[Data records]
════

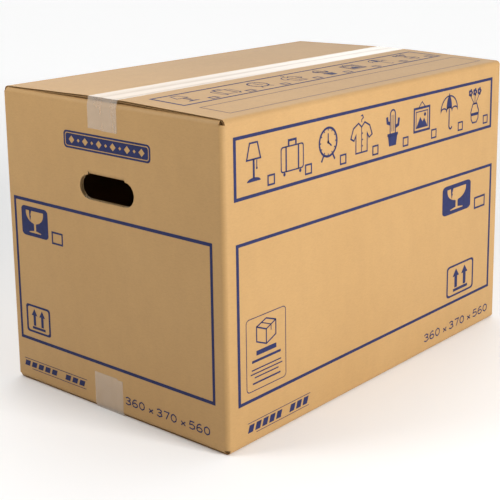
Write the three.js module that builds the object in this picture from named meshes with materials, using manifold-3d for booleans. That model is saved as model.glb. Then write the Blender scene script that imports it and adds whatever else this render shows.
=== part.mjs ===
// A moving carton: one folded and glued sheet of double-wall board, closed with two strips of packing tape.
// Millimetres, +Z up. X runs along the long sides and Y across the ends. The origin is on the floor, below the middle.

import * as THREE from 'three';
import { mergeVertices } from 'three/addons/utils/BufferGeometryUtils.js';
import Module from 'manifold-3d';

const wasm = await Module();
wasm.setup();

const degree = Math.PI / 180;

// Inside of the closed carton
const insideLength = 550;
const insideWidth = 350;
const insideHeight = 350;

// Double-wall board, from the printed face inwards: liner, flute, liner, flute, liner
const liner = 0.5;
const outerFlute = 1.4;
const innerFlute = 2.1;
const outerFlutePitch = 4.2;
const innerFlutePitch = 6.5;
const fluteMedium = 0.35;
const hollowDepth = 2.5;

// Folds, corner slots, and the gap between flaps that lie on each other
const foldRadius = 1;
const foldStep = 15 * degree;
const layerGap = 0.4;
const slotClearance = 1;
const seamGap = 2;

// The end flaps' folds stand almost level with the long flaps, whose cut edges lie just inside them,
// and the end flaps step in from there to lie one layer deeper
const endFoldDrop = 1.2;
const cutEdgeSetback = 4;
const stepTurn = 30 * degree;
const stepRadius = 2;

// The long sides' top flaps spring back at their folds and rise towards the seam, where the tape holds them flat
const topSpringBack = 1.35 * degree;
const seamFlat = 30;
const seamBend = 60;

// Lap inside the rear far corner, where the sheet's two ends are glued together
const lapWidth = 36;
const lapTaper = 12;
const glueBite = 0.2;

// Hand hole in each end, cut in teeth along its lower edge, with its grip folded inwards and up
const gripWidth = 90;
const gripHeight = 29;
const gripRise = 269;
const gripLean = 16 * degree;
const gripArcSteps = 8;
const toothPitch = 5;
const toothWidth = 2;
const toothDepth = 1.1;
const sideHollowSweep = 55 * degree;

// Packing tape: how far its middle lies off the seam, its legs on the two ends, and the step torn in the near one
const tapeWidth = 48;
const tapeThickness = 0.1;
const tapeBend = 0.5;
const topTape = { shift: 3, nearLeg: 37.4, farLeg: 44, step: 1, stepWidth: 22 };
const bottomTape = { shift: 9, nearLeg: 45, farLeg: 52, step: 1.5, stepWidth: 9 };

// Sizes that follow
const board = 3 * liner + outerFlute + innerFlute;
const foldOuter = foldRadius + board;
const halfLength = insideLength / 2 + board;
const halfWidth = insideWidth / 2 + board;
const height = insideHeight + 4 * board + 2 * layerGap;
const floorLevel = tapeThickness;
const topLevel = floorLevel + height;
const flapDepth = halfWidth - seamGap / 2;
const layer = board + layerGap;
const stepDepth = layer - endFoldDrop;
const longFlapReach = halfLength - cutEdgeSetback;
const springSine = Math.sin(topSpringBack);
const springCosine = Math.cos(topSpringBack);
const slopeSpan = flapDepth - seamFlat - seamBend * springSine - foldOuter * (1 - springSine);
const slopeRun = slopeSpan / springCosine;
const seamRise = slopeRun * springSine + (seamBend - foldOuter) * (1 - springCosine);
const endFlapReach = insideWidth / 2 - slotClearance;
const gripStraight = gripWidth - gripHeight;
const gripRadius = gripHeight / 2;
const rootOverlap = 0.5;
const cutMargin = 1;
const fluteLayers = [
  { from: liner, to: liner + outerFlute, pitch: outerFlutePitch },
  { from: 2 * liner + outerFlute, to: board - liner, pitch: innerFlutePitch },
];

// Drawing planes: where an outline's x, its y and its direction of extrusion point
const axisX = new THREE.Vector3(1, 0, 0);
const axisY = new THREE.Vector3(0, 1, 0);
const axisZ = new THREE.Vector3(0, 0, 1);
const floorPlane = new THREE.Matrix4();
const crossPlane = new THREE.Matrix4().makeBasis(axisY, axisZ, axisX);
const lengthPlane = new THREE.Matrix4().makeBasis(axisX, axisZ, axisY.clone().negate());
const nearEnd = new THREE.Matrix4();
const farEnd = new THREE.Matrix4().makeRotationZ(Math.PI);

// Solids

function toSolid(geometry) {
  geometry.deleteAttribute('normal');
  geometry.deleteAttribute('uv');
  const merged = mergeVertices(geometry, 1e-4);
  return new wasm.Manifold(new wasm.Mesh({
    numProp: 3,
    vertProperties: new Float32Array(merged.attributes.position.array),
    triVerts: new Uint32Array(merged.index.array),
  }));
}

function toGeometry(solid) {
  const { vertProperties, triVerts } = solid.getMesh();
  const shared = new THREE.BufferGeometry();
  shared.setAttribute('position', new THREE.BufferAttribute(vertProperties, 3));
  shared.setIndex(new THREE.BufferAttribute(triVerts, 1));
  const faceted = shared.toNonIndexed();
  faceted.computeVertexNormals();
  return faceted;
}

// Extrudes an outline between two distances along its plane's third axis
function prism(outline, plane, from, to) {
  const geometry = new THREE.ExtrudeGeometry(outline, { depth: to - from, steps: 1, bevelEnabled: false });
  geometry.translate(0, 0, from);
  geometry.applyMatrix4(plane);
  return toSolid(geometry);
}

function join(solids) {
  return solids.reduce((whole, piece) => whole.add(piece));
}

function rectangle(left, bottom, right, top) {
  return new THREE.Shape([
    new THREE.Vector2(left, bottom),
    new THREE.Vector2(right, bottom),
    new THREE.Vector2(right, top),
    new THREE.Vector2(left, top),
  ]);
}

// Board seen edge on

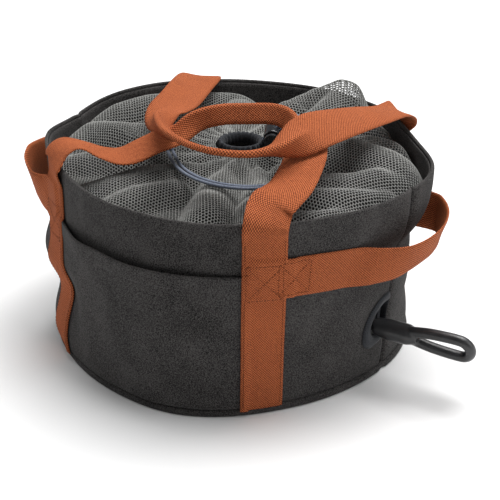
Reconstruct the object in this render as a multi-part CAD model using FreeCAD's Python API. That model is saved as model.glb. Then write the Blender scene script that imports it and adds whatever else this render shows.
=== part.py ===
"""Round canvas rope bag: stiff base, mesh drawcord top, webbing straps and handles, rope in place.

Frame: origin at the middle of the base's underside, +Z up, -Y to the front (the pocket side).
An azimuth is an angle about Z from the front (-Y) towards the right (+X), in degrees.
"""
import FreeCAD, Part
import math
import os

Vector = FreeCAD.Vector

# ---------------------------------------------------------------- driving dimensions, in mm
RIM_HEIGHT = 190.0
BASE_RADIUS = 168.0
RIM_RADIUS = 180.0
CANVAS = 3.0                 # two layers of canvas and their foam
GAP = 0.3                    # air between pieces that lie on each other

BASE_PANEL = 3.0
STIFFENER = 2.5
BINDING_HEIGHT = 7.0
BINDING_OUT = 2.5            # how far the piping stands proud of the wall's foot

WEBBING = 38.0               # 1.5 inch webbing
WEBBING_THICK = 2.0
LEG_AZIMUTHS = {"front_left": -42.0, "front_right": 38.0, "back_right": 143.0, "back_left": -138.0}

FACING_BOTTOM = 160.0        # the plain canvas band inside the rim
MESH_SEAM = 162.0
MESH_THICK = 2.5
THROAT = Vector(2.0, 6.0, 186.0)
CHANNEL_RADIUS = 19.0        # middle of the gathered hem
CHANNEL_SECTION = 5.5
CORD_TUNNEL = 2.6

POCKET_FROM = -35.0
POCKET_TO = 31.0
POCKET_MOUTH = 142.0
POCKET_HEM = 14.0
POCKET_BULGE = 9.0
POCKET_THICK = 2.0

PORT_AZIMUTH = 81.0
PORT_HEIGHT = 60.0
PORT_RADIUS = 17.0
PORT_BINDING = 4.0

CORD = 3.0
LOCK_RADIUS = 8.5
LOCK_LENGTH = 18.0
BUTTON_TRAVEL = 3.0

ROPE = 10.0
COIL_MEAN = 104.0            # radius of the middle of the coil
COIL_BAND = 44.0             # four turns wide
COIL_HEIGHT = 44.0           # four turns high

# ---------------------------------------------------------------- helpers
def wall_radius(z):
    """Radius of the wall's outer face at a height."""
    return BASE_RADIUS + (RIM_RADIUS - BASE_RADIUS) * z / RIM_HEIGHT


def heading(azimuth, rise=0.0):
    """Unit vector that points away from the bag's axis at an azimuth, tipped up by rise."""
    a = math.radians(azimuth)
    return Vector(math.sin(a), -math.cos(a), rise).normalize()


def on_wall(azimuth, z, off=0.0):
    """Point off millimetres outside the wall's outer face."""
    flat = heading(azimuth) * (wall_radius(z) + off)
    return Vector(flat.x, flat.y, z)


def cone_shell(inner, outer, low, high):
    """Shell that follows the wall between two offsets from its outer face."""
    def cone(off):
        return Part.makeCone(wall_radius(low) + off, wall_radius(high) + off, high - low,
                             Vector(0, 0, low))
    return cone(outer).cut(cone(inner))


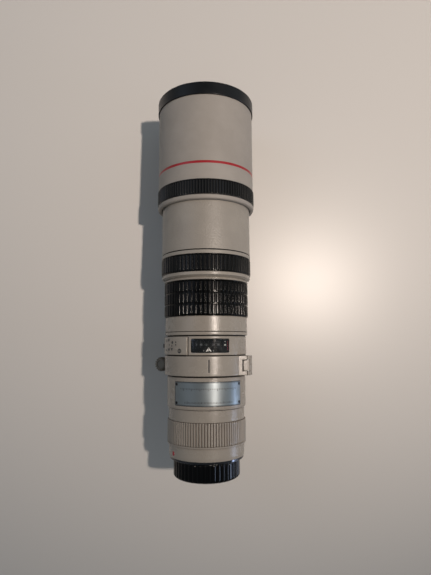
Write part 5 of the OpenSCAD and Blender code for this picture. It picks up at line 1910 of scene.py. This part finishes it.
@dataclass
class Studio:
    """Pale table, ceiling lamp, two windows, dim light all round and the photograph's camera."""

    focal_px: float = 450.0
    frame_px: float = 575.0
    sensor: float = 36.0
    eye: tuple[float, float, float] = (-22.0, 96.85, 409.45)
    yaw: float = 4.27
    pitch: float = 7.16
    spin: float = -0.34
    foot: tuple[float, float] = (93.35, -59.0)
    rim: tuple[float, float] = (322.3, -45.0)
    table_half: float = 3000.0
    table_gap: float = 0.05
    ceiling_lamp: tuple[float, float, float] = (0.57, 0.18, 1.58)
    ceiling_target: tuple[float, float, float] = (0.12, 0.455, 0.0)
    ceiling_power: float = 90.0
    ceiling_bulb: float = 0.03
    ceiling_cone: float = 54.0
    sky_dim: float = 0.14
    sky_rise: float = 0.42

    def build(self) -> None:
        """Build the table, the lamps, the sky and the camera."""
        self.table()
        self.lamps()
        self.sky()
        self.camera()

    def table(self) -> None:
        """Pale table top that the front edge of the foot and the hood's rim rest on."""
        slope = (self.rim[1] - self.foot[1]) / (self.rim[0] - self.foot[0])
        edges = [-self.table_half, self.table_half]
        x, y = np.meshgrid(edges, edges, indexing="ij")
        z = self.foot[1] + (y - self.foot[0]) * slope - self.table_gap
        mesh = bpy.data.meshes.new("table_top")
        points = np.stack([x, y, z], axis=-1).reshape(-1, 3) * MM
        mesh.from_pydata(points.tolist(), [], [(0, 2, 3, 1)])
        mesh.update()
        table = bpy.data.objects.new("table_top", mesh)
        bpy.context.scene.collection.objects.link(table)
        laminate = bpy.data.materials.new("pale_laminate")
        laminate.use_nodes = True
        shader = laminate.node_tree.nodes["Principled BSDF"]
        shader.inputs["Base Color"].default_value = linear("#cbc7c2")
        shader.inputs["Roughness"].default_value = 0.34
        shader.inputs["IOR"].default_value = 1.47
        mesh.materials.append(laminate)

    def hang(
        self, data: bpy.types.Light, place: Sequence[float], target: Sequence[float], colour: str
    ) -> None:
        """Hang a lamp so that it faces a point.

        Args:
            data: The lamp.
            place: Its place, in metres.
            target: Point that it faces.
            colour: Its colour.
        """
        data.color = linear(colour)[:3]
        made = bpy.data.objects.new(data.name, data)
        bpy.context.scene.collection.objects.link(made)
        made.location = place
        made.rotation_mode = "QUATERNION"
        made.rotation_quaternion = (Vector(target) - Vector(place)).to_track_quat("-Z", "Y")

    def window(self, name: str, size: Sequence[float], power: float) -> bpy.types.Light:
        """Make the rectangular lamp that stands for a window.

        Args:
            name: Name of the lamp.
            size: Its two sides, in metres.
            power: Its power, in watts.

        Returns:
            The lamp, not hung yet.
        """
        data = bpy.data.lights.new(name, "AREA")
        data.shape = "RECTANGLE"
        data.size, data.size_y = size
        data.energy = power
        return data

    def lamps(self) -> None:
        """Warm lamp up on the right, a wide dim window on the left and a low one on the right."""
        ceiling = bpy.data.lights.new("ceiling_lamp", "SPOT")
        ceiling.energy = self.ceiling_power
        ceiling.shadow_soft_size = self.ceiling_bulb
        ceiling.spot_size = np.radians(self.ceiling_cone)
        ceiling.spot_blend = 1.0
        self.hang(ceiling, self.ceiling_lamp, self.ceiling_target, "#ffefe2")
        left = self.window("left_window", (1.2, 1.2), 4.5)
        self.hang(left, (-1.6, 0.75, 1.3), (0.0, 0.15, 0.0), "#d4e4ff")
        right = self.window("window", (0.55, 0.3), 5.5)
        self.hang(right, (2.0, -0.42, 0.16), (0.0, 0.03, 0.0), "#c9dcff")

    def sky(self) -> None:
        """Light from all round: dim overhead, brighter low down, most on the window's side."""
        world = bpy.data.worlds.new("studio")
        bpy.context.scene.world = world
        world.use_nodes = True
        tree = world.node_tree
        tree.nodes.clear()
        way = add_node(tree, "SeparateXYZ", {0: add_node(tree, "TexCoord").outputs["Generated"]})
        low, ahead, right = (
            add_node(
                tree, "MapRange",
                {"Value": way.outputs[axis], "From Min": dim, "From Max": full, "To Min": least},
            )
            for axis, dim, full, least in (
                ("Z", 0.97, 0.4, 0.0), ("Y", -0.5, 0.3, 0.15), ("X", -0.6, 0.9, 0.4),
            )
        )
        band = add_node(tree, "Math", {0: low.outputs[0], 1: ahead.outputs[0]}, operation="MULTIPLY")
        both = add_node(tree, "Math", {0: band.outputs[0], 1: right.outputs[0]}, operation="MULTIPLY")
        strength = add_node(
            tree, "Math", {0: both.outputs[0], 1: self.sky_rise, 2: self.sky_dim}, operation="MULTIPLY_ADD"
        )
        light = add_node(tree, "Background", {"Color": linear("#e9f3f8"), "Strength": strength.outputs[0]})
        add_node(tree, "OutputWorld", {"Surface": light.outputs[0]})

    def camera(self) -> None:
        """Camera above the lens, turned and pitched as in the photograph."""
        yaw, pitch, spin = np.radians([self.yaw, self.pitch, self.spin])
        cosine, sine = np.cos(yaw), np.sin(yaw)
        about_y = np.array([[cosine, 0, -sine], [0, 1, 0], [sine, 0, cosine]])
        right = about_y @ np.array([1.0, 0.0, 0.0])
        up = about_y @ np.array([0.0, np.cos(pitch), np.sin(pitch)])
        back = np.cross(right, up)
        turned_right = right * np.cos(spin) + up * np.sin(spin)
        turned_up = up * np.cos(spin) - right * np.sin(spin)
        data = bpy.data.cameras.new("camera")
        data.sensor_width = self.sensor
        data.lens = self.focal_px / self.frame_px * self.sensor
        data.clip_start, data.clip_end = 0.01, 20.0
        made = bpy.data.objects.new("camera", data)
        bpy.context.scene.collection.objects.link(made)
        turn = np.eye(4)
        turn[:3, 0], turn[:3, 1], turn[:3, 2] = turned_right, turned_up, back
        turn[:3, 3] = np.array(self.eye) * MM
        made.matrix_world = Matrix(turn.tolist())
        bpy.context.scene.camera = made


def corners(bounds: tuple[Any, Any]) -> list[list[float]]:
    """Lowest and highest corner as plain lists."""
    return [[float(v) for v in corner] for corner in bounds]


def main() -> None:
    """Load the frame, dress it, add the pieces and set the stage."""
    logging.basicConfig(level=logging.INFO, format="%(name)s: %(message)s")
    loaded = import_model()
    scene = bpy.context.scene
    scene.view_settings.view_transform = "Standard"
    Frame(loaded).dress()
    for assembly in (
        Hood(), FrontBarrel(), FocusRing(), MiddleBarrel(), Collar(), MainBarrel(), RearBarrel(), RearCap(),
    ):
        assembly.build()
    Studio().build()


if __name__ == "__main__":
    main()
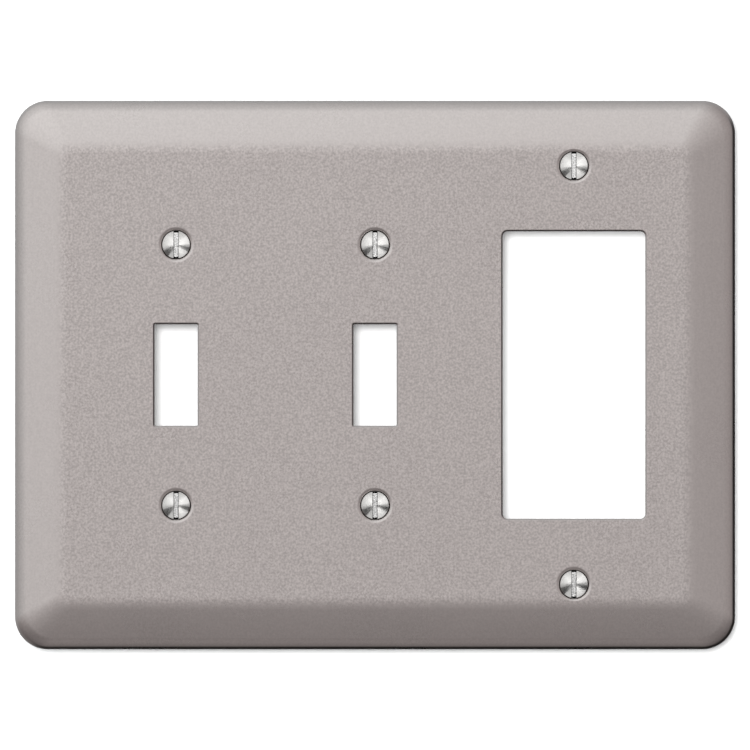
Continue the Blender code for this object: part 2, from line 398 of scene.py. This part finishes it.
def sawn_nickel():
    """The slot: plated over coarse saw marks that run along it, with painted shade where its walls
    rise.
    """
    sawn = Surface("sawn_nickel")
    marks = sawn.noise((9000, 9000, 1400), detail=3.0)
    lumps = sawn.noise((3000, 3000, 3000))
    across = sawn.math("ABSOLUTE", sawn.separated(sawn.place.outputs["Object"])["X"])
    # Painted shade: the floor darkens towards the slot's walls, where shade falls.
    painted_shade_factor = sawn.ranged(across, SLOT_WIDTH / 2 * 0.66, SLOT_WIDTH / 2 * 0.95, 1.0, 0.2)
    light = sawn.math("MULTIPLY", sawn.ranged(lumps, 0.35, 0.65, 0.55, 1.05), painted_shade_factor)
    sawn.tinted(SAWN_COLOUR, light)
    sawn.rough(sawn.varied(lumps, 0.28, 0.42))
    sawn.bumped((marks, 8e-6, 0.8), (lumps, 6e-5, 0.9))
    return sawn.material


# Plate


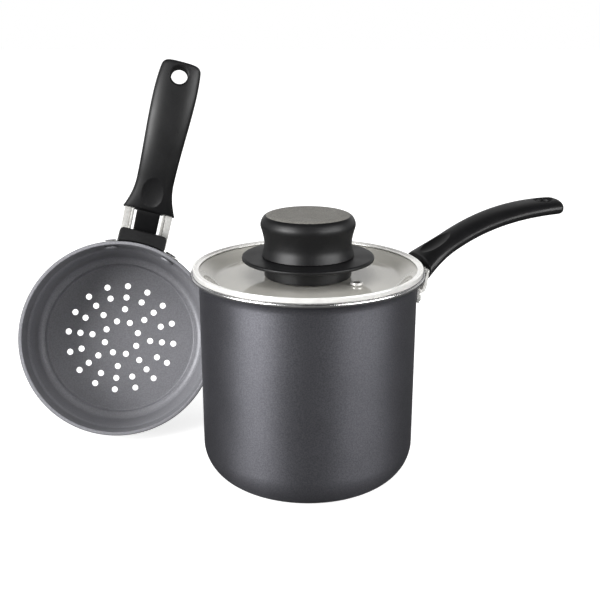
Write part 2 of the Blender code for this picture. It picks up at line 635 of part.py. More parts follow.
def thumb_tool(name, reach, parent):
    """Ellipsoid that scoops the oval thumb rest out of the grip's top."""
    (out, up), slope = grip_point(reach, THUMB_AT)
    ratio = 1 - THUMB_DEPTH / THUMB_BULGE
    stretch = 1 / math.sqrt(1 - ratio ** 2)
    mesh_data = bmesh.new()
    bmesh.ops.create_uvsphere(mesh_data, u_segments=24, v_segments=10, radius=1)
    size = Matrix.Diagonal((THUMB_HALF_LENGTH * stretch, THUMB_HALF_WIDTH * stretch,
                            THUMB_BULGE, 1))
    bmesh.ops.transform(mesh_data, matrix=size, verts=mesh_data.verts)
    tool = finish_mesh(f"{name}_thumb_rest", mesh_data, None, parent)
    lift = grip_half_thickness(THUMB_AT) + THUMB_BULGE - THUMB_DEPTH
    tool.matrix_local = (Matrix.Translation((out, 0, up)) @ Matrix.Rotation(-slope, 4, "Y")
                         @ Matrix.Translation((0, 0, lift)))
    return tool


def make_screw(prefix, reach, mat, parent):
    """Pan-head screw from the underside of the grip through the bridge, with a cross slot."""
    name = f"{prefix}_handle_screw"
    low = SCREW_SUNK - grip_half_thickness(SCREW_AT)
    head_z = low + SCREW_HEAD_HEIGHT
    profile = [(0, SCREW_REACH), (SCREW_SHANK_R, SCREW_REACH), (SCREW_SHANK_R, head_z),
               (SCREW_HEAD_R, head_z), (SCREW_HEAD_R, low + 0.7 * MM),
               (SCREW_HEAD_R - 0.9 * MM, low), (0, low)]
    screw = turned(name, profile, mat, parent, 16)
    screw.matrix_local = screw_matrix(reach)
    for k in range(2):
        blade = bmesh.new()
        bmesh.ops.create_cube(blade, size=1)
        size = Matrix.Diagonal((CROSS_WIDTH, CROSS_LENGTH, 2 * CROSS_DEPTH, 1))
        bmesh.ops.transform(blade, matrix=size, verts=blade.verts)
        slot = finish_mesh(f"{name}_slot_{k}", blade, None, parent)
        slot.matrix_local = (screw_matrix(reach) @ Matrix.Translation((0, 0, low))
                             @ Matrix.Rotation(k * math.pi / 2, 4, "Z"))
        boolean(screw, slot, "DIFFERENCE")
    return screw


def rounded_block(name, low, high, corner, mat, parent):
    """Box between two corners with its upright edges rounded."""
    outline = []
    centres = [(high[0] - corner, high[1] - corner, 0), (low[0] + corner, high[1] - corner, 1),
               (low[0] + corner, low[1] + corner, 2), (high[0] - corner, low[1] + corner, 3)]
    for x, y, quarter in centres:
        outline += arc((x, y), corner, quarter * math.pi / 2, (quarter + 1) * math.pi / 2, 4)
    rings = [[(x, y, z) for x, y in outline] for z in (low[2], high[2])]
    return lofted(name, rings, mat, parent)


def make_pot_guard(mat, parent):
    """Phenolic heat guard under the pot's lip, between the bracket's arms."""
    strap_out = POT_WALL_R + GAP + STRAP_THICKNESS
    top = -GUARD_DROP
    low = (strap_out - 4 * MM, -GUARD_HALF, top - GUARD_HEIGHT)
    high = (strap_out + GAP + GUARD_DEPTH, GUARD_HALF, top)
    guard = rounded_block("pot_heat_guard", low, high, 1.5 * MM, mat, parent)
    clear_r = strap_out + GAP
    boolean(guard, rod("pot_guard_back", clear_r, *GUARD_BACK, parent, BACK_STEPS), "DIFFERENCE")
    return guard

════

▶ **PROBLEM TO SOLVE**: Nothing beyond the lines starting at the line containing "Write part 2" and ending at the line containing "return tool" is to be reproduced; reproduce those lines exactly, both ends included.

▶ **ANSWER TO THIS EXERCISE**:
Write part 2 of the Blender code for this picture. It picks up at line 635 of part.py. More parts follow.
def thumb_tool(name, reach, parent):
    """Ellipsoid that scoops the oval thumb rest out of the grip's top."""
    (out, up), slope = grip_point(reach, THUMB_AT)
    ratio = 1 - THUMB_DEPTH / THUMB_BULGE
    stretch = 1 / math.sqrt(1 - ratio ** 2)
    mesh_data = bmesh.new()
    bmesh.ops.create_uvsphere(mesh_data, u_segments=24, v_segments=10, radius=1)
    size = Matrix.Diagonal((THUMB_HALF_LENGTH * stretch, THUMB_HALF_WIDTH * stretch,
                            THUMB_BULGE, 1))
    bmesh.ops.transform(mesh_data, matrix=size, verts=mesh_data.verts)
    tool = finish_mesh(f"{name}_thumb_rest", mesh_data, None, parent)
    lift = grip_half_thickness(THUMB_AT) + THUMB_BULGE - THUMB_DEPTH
    tool.matrix_local = (Matrix.Translation((out, 0, up)) @ Matrix.Rotation(-slope, 4, "Y")
                         @ Matrix.Translation((0, 0, lift)))
    return tool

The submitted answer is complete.